When writing about the aesthetic judgement, Kant pointed out its division in two categories, the Beautiful and the Sublime. If the pleasure of the beautiful comes with the apprehension of an object that is in harmony with the ideas of our understanding, i.e. with the world-as-we-know-it, the pain of the sublime happens when our understanding is presented with an object that is so big and/or so powerful that (1) it refuses to be thrown into one of the boxes in which we usually try to fit the world and (2, and by consequence) it immediately and painfully questions our knowledge of it.

It is easy to grasp the political character of the sublime. The sublime is the violent and painful feeling that is generated in us when we experience something "too big for words." Something that challenges the way we order the real. Something that might ignite change. The unspeakable.

Let's know think violence. Let's say in a simple way that violence happens when a force A meets another force B and ends up changing the properties (intensity, direction) of the latter, changes that B would never suffer wouldn't it be for A. (An object always offers resistance to any change in its condition - this is what physics called 'inertia' and philosophy, via Spinoza, called 'connatus').

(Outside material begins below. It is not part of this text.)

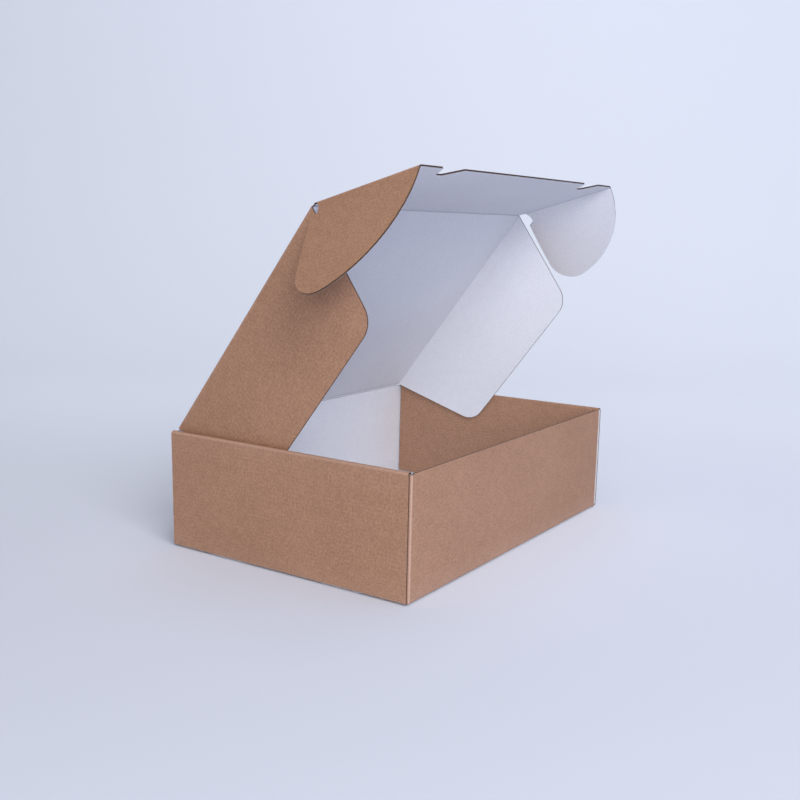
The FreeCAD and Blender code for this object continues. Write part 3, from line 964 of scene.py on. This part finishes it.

In consequence, we arrive to the point where violence equals politics (equals violence). If violence is the action of A that will cause - or contribute for - a change in B, violence is politics. And it is my view that politics cannot be made without a certain degree of violence. Violence is always already at the very core of becoming (something else).

My question, or better, the problem I would like to throw at you as it were, is an ethical one. To which extent shall one embrace violence in order to bring change? To which extent shall art embrace violence? When is it better to stop (and maybe rethink the strategy)? Is there an absolute limit or is it all about negotiating the limits along the way? Will the aim ever justify the means? What can one do? And how? On an ethical level, what makes the difference between the work of, let's say, Franko B and that of a terrorist group that hits towers with airplanes? WHere does art end and terrorism start? Could (some) terrorist acts ever become art?

Franko B once said:
My work focuses on the visceral, where the body is a site for representation of the sacred, the beautiful, the untouchable, the unspeakable, and for the pain, the loss, the shame, the power and fears of the human condition... Detractors will say that I make monstrous work, and in a way it is: the Latin root monstrare means to show. If a monster is therefore something that shows itself as much as it is seen by you, then let me be a monster.*

(*from Franko B, "I Miss You!" in, Adrian Heathfield (ed.), Live: Art and Performance, 2004, London: Tate Publishing)

1 comment:

Anonymous said...

Any form of human progress involves a conflict. However, nihilism as expressed by the terrorists of 9/11 is pure destruction and a hatred of human life (similar in outlook to eco-fascists and environmentalists). Franko's performance expresses a love of life - there is no death - it's a meditation on, and celebration of the very form that we inhabit - the human body and it's life force - blood.